The UK lacks a clear or consistent legal basis for territorial and extraterritorial jurisdiction:
Courts rely on an uncodified and conflicting mix of tests which can lead to inconsistent decision-making.
Extraterritorial jurisdiction is granted inconsistently across statutes.
There is no consistent statutory definition of who qualifies as a UK national for jurisdiction purposes.
Current frameworks risk creating impunity gaps in some cases and jurisdictional overreach in others.
Comment
If the Law Commission decides to take on this project— or even part of it — the next step would be for it to produce a consultation paper. But, as Davies observed, it would not do that without assurances from ministers that this was an area in which the government would be willing to legislate.

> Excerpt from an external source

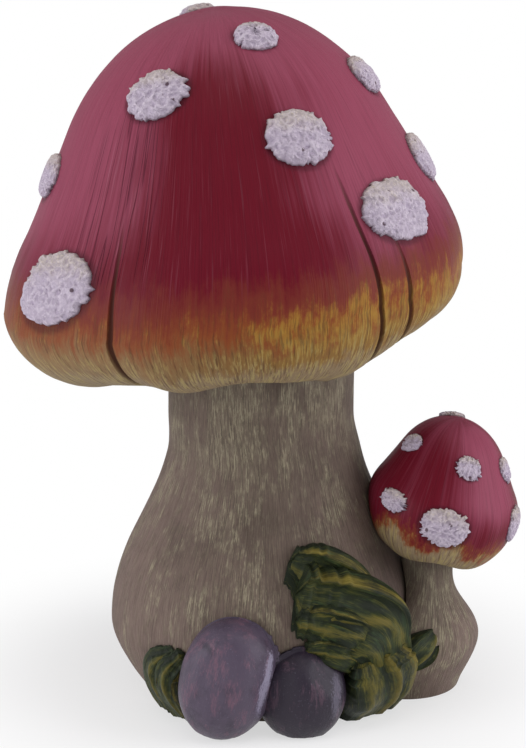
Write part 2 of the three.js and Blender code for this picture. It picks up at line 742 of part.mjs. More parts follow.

The former Brexit secretary Sir David Davis KCB MP has long argued that that UK’s current extradition arrangements with the US are unbalanced and dysfunctional. “This extradition treaty really cannot be allowed to stand,” he said last year.
Mike Lynch, the British entrepreneur cleared of fraud by a jury in San Francisco last year after being extradited by the UK, had been planning to campaign against the UK/US extradition treaty before he was drowned in a shipping accident.
There is an enormous overlap between the Extradition Jurisdiction (Magistrates Court) and the Asylum/Article 3 jurisdiction First-tier Tribunal (Immigration and Asylum Chamber). As many Extraditions cases feature heavily "I cannot go back because I will suffer A 3 mistreatment" type arguments which, once rejected by the criminal system, are then open to the claimant to run in the IAC. Surely there should be joint hearings of the 2 Jurisdictions, perhaps with a judge from each, doing a single set of hearings to determine the same issue, rather than the current system where the evidence is assessed twice in two completely separate sets of hearings producing substantial delay as a result.
As a very young man Sir Patrick Hastings wrote a pot-boiler on the law of extradition which he wanted to call Handcuffs Across The Sea but the publisher wouldn’t allow it. A chance for the Law Community to right that ancient wrong?